- _Required work_
For the entries that follow, tally the lines holding the string "data". Give the total and nothing else.

- _Input_
--- begin ---

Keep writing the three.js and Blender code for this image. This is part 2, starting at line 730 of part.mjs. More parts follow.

--- end ---
--- begin ---

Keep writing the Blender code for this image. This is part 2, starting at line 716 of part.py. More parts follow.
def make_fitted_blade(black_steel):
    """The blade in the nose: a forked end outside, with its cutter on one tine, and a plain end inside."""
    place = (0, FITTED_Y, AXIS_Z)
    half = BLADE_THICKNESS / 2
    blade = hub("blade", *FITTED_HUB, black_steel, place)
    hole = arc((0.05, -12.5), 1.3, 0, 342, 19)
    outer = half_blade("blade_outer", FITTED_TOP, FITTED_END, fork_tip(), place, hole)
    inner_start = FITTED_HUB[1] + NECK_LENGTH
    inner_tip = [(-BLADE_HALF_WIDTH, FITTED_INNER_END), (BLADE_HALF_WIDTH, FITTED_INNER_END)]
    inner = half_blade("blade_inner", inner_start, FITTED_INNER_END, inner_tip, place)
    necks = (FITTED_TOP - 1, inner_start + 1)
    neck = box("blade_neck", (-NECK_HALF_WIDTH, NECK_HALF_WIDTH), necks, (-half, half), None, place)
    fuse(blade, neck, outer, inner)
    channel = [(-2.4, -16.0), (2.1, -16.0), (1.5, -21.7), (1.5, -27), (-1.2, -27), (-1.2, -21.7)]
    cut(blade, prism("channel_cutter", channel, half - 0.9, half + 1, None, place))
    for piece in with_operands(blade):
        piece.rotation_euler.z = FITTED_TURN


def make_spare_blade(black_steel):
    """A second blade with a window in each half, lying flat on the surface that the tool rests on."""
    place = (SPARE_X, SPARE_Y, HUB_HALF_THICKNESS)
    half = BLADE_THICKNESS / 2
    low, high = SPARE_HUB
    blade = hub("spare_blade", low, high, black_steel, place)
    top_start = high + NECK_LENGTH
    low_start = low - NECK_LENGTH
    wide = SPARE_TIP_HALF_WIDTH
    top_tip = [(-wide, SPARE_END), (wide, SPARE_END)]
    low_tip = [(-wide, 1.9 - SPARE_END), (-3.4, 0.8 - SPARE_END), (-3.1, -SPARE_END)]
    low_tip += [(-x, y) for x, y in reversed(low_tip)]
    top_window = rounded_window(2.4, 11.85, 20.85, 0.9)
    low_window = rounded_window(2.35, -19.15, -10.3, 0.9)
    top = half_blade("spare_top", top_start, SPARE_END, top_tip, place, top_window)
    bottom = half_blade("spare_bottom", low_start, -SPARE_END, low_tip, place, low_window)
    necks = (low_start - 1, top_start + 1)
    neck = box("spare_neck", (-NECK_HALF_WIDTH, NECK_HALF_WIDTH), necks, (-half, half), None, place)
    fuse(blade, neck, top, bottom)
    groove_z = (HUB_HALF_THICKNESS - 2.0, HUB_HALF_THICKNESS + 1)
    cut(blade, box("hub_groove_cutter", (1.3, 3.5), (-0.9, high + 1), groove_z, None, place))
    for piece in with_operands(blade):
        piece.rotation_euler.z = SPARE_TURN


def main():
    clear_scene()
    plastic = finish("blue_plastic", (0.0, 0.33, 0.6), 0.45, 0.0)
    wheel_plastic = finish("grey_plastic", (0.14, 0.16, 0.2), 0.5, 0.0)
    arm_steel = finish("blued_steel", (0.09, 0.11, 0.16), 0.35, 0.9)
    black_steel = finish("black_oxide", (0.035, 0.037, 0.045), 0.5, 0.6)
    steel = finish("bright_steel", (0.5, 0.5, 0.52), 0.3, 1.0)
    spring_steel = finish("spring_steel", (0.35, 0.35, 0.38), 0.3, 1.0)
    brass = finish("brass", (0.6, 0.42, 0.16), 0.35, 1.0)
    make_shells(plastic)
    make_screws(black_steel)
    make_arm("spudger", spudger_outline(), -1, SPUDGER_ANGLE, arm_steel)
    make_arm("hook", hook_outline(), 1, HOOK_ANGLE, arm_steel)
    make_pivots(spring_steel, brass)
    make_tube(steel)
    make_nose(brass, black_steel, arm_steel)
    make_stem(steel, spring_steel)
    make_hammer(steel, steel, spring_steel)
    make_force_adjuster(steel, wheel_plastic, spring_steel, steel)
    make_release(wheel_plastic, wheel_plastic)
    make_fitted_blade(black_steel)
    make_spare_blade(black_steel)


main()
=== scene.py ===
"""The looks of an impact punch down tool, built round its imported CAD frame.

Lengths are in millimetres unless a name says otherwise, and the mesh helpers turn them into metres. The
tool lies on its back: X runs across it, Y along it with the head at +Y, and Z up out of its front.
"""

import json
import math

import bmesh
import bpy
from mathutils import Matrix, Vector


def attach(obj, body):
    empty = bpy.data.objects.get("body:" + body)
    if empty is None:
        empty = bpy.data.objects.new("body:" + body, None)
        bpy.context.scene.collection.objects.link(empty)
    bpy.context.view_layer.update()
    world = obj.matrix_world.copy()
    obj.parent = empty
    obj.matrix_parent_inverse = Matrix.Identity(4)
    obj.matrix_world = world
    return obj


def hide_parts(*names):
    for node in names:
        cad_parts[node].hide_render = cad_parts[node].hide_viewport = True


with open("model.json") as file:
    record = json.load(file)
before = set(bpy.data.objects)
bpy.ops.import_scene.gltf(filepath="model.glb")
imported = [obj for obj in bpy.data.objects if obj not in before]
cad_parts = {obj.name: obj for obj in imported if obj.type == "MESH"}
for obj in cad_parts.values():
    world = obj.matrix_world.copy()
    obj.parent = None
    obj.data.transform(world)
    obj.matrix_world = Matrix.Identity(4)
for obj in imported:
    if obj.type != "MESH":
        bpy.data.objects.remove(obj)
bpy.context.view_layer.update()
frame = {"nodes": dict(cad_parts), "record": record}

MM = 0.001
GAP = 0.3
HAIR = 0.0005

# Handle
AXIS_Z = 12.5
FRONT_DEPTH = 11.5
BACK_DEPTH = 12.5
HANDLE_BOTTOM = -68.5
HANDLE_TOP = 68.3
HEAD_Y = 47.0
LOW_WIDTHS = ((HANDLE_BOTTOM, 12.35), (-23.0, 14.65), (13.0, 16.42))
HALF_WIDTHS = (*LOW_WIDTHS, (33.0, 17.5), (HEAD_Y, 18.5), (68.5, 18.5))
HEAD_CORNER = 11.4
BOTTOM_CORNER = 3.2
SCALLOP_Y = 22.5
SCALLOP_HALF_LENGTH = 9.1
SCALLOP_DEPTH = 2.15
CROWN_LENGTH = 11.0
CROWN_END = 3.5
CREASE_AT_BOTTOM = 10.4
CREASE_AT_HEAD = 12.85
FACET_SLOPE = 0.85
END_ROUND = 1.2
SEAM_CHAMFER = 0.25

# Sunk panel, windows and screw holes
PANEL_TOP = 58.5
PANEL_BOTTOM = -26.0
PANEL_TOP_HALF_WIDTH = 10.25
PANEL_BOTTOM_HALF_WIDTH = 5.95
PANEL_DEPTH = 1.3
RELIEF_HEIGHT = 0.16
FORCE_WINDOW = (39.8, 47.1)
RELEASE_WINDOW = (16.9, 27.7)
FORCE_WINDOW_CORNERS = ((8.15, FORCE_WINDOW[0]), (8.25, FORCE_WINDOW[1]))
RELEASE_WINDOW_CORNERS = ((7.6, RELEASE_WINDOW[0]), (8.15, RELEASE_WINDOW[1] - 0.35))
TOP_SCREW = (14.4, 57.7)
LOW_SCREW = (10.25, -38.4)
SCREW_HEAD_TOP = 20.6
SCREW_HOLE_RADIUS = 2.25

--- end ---

- _Result of this task_
6